What A Wonderful World

毎日の暮らしの中で、心惹かれたことを語ります。

赤木かん子 こころの傷を読み解くための800冊の本

2006年10月04日 13時21分02秒 | 
 この本は「本の探偵」赤木さんと、学校図書館の司書さんや養護教諭さん、本のコーディネーターさんたちのチームによって編集されたものです。
AC(アダルト・チルドレン)への理解を深めて貰う為に、小説や漫画や児童書、ミステリや専門書などの幅広いジャンルから本を紹介しています。

 「アイディンティ、依存、共依存、虐待、癒し」どれかの言葉に、自分が当てはまると思う人も、身近にそんな人が居るという人も、ではどうやって、その症状を理解し、近づいて、解決への手がかりを見つければ良いんだろう?と思われる時、それは案外身近な作品の中に、書かれていたりします。「物語・個性」などと思って見ていたのが、「実例・症状」として見る事によって、すとんと納得した作品が何作もありました。


 沢山紹介されているジャンルの中で、漫画の作家さんを挙げてみると(古くからの少女漫画好きな方なら、直ぐわかる方ばかりですが・笑)

山岸涼子 萩尾望都 大島弓子 吉野朔美 吉田秋生

あぁ!と判って頂けるでしょうか。

未読の方は、とにかくどの作品でも良いから、手に取って読んで頂くのが一番だと思いますが、どの作家さんも、みな「ジェンダーや虐待や依存」をこれでもか、まだ描くかと、実に様々な物語で描き続けている方です。

 まじめな話、小学校低学年の頃、初めて山岸さんの漫画を読んだ時は、とにかく怖かった・・・この本の中でも書かれてますが、初期の山岸さんの主人公の最後は、狂うか死ぬかしか無かったんですよ。それがだんだん、向き合って戦って、逃げ出したり、癒されたりする終わり方になって来て、読む側も辛い怖い最後を覚悟しなくても良くなって来ました。でも、最近連載されているバレエ漫画「舞姫テレプシコーラ」も、まだまだ怖くて安心出来ない展開なのですが(笑)

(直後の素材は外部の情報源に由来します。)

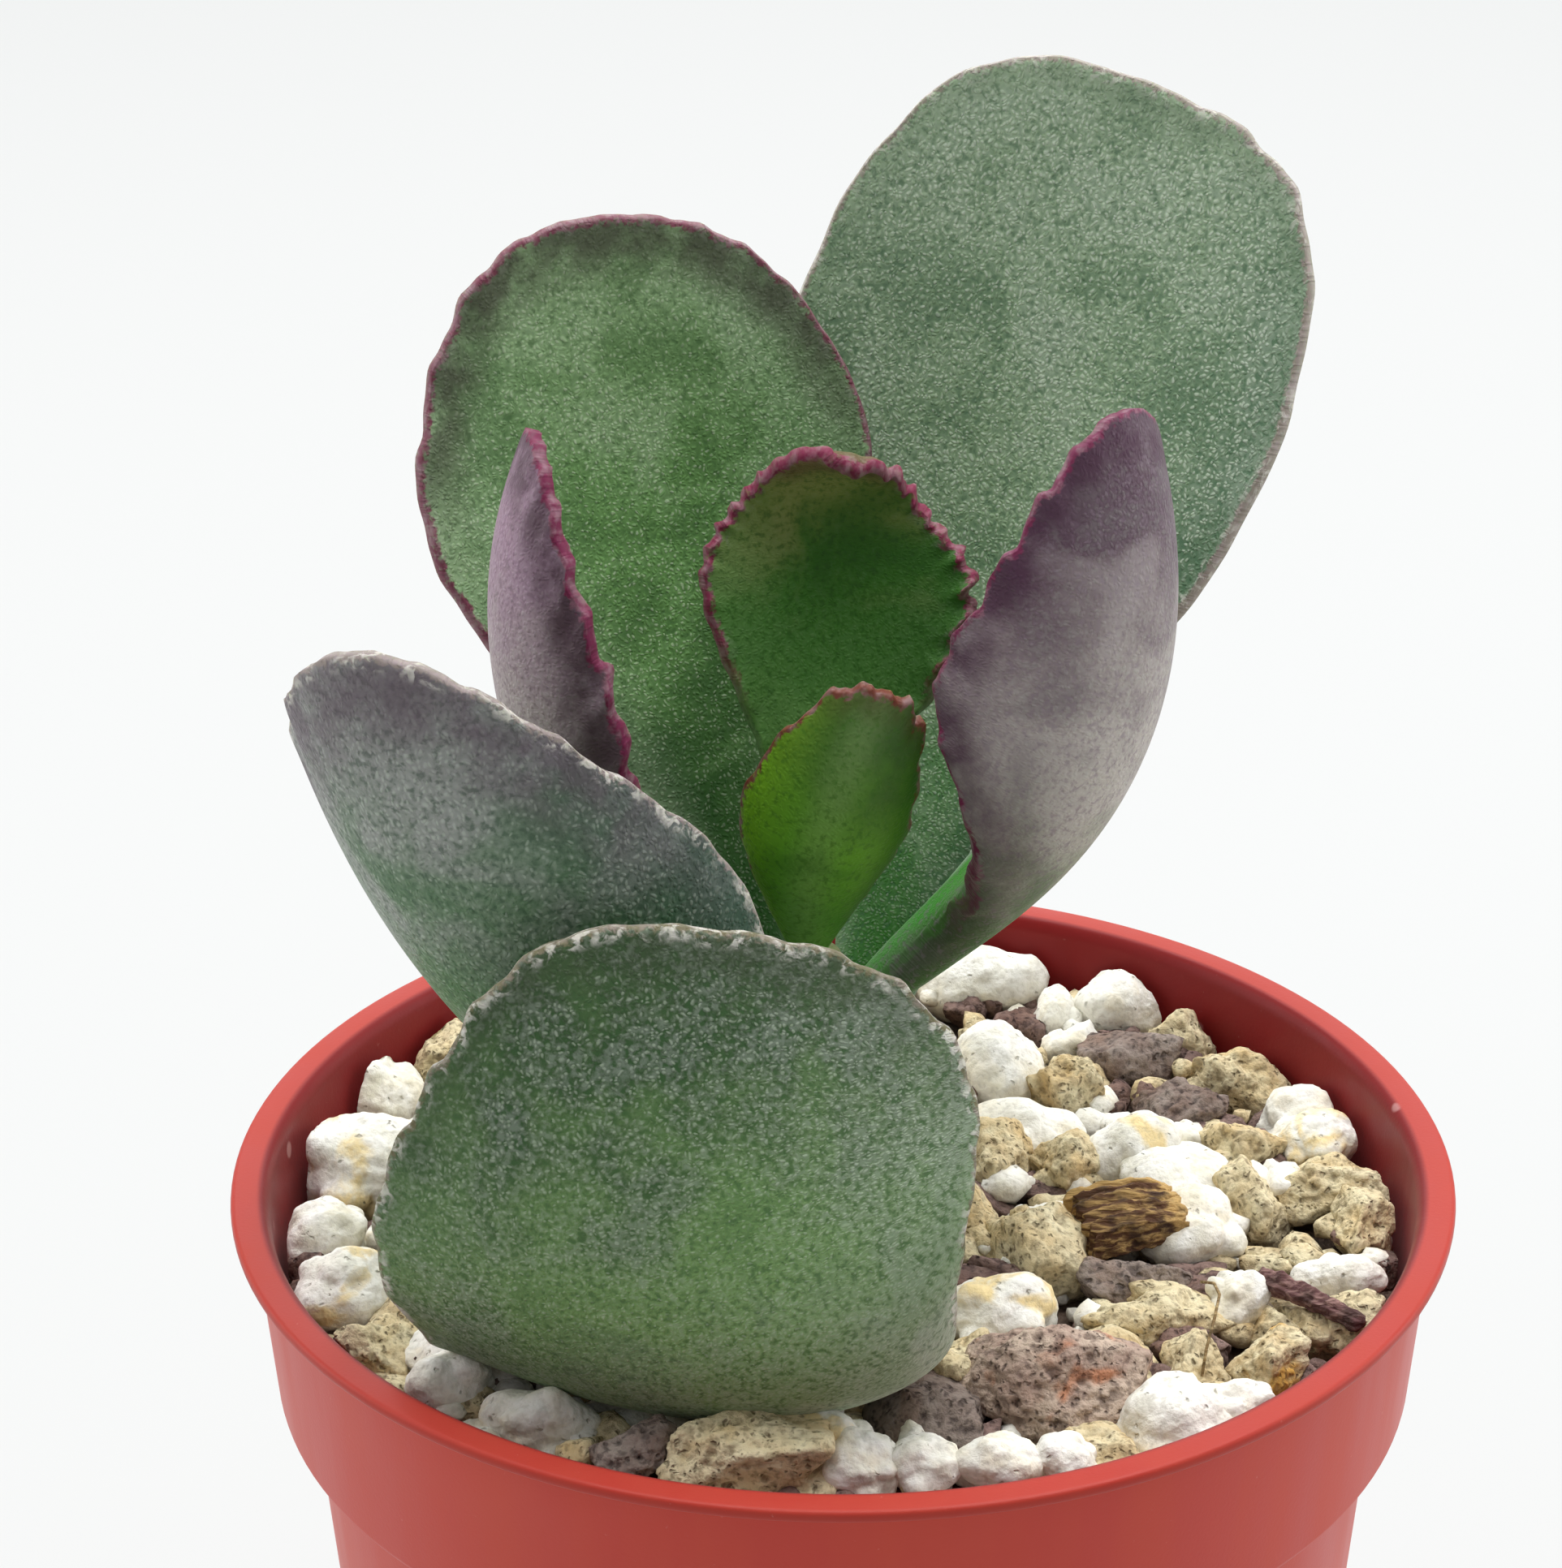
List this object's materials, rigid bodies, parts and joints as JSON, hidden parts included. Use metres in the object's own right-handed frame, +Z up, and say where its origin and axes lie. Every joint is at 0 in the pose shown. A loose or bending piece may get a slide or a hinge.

 萩尾さんは「残酷な神が支配する」が最近では突出してますね。諸悪の根源の父親の精神的、肉体的虐待ぶりが、半端なく描かれるのですが、この父親は死んだ後も主人公を支配して苦しめるんですよ。連載中、ほんとにどうなるんだろうと、しばし読めなくなった事もありました。

もし、最近の作家さんなら、高河ゆん、高屋奈月、津田雅美、西炯子の作品でしょうね。


 

 私が既読の小説やミステリーなどでも、見方を変えるとあの主人公の行動には、こんな意味があったのか、あのお話にはこんな哀しい心理が隠されていたのか、と感慨深い作品解説が添えられています。沢山の未読の作品も紹介されていて、せっせとメモして図書館で借りるリストを作っております(笑)

 ともあれ、心理学専門の本を手に取るのに抵抗のある方も、活字好きな方も、自分の弱さや歪みを自覚している方も、恋人や家族に対して何か悩みがある方も、ぜひこの手引き書を読んでみて下さい。きっと読んでみたい、もっと知りたいと思う一冊が見つかるはずです。